La ricorrente ha lamentato in concreto che la Corte territoriale per accertare la tempestività della contestazione non avesse valutato correttamente l’ampia documentazione commerciale prodotta, con particolare riguardo a quella inviata a Telecom solo nel gennaio 2012 dalla società EXTRA.IT, costituita dai contratti dei sub fornitori dai quali si evinceva la triangolazione operata anche con la consapevolezza dei dipendenti Telecom, come la A.; documentazione, a suo dire, indispensabile per avere completa conoscenza delle operazioni commerciali fraudolente.

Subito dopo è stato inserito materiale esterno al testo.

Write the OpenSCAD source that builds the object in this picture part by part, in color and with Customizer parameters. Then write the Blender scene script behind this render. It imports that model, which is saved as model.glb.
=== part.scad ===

La ricorrente ha individuando sia nella realtà aziendale a livello nazionale cosi articolata e complessa, sia nel contenuto di tale ultima documentazione i fatti decisivi oggetto di discussione tra le parti.

Tuttavia la Corte d’appello di Torino nel ritenere che fosse stato violato il principio di tempestività, ne ha sufficientemente motivato la violazione ritenendo provato che, sulla base degli Audit prodotti già nel 2011, fossero a conoscenza della società le cd “operazione peperoni”, in cui venivano stipulati contratti che, nonostante utilizzassero formalmente codici dei beni compresi nel “core business aziendale”, avevano invece ad oggetto diversi beni. In sostanza i fatti oggetto dei motivi di ricorso sono stati esaminati dalla corte.

Ciò è sufficiente per escludere che si possa ritenere violato l’art. 360 c.p.c., comma 10, n. 5, nella sua nuova formulazione, applicabile ratione temporis al caso in esame, perchè i fatti storici rilevanti in causa sono stati appunto presi in considerazione dalla Corte, anche se non vi sia stato un dettagliato esame di tutte le risultanze probatorie, in particolari contenute nella documentazione allegata, in particolare gli audit aziendali. (cass. SSUU n. 8053/2014).

Ma ancora, se l’art. 5 novellato richiede che l’esame del fatto decisivo ai fini del giudizio, sia totalmente pretermesso dal giudice, in questo caso anche il fatto riferibile alla diversa documentazione fornita solo nel gennaio 2012 dalla società Extra.it, che secondo le difese della ricorrente sarebbe stata decisiva per accertare la grave condotta inadempiente della A., è stato preso in considerazione dalla Corte, laddove la stessa ha rilevato che in tre mesi la società Telecom nulla aveva fatto per sollecitare detta documentazione alla società fornitrice Extra, al fine di poter comprendere appunto il coinvolgimento o meno della lavoratrice.

Il ricorso deve pertanto essere respinto.

Le spese del presente giudizio, liquidate come da dispositivo, seguono la soccombenza.

PQM

La Corte rigetta il ricorso e condanna la società ricorrente alla rifusione delle spese del presente giudizio che liquida in Euro 4000,00 per compensi professionali Euro 100,00 per esborsi, oltre spese generali al 15% e accessori di legge.

Ai sensi del D.P.R. 30 maggio 2002, n. 115, art. 13, comma 1 quater, dà atto della sussistenza dei presupposti per il versamento da parte della ricorrente dell’ulteriore importo a titolo di contributo unificato pari a quello dovuto per il ricorso, a norma dello stesso art. 13, comma 1 bis.

Così deciso in Roma, il 14 dicembre 2016.